Henry Belot and Ben Westcott

A United Airways 747 sits at Canberra Airport after being diverted due to the weather.

A United Airways 747 sits at Canberra Airport after being diverted due to the weather. Photo: Jeffrey Chan

A United Airlines 747 was forced to land at Canberra Airport, as high winds and rainfall lashed the ACT and eastern NSW on Monday.

There were several car accidents in the wet weather across the territory, disrupting traffic.

At least 10 millimetres fell across Canberra on Monday, with wind speeds reaching up to 30km/hr.

Sunday night's storm... the view from Wright.

Sunday night's storm... the view from Wright. Photo: Graham Tidy

The Bureau of Meteorology said there was a 70 per cent probability of more rainfall on Tuesday.

Weatherzone meteorologist Ben McBurney said there was even a possibility of one or two thunderstorms. ''There is a decent chance of hearing a rumble or two above Canberra on Tuesday afternoon,'' he said.

But he said Canberra was unlikely to receive the heavy rainfall recorded on the coast. Sydney bore the brunt of the storm as one man drowned, two were struck by lightning and at least six people were trapped in their cars on flooded streets.

Weatherzone: ACT storm tracker



Canberra Airport chairman Stephen Byron said two aircraft were diverted from Sydney to Canberra on Monday afternoon because of the poor conditions in Sydney. One was a 747, a type that does not make many visits to the nation's capital.

Canberra's wet weather caused delays to the Sheffield Shield final, being played at Manuka Oval.

The rain caused problems for many ACT motorists, and traffic on Parkes Way was severely affected by the crashes throughout Monday afternoon.

In one incident, a car knocked over a light pole, which blocked two lanes of traffic. There were no serious injuries reported.

Later on Monday night, a large tree branch fell on a granny flat in O'Connor, damaging the roof. The female occupant was uninjured.

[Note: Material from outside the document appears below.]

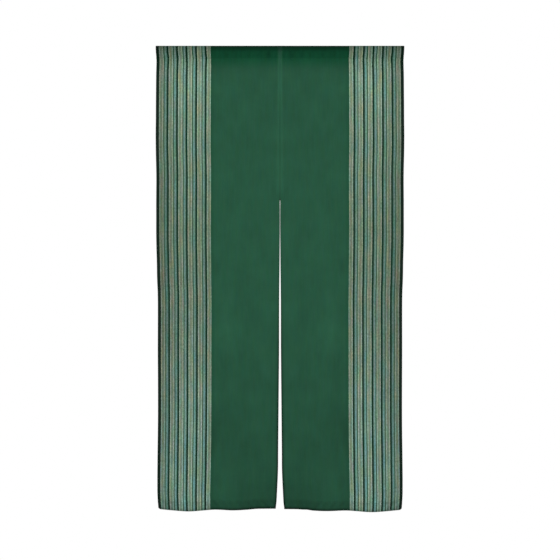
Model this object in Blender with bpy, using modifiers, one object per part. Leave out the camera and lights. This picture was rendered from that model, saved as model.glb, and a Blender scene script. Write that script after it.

Mr McBurney said some parts of Sydney received almost 100 millimetres of rain in an hour at lunch-time on Monday.

Police believed the 44-year-old man who died might have been trying to clear a drain at Lucas Heights Waste Management when he was sucked in by a torrent of water at 3pm.

Mr McBurney said the ACT was experiencing a fairly complex weather pattern.

''From Wednesday onwards, Canberra is likely to have heavy cloud cover that will reduce the possibility of thunderstorms,'' he said.

''We could see as much as 10 millimetres of rain on Thursday and Friday night while on other days we'll be looking at about 5 millimetres.''

A low-pressure trough was moving across inland Queensland and NSW.

''This is the source of showers and potential thunderstorms in the Canberra region,'' he said.